Apart from the core army, you are generally given some units at the beginning of the battle, and certain buildings that can be conquered allow you to build reinforcements. Often enough, though, you will be left with what you have, significantly shifting the focus of the game away from any sort of base management. For those with a hard-on for mass war, this is good news.

For an RTS, the missions so far have proved to be very engrossing and advanced. You’ll be leading tanks through a marsh, taking out enemy artillery, or assaulting a base through either a flanked or head-on position based on what you feel like doing. Various side-objectives and secret objectives make you want to do the mission over in order to get a better score and perhaps gain more core units for the next fight. Some battles involve so many neutral and enemy units in any one time that they are just fun to play again.

Combat-wise, Rush for Berlin is basically standard, with a few interesting deviations. Terrain plays a very large role, especially in deciding the movement speed of a vehicle.
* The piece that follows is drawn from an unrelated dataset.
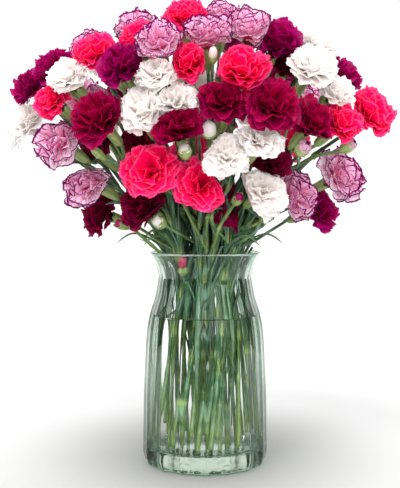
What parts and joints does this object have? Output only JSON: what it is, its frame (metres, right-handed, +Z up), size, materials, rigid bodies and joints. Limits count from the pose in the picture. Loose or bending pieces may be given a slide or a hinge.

Reload comes into effect with certain units, and ammo is an important consideration with tanks and other vehicles. Line of sight in forests and hills is also well represented, and is a constant consideration in one’s mind.

Rush for Berlin is definitely going in the right direction for making a pretty good RTS. It has its fair share of issues right now, mostly in the graphical department, which will most likely be resolved in time for its release.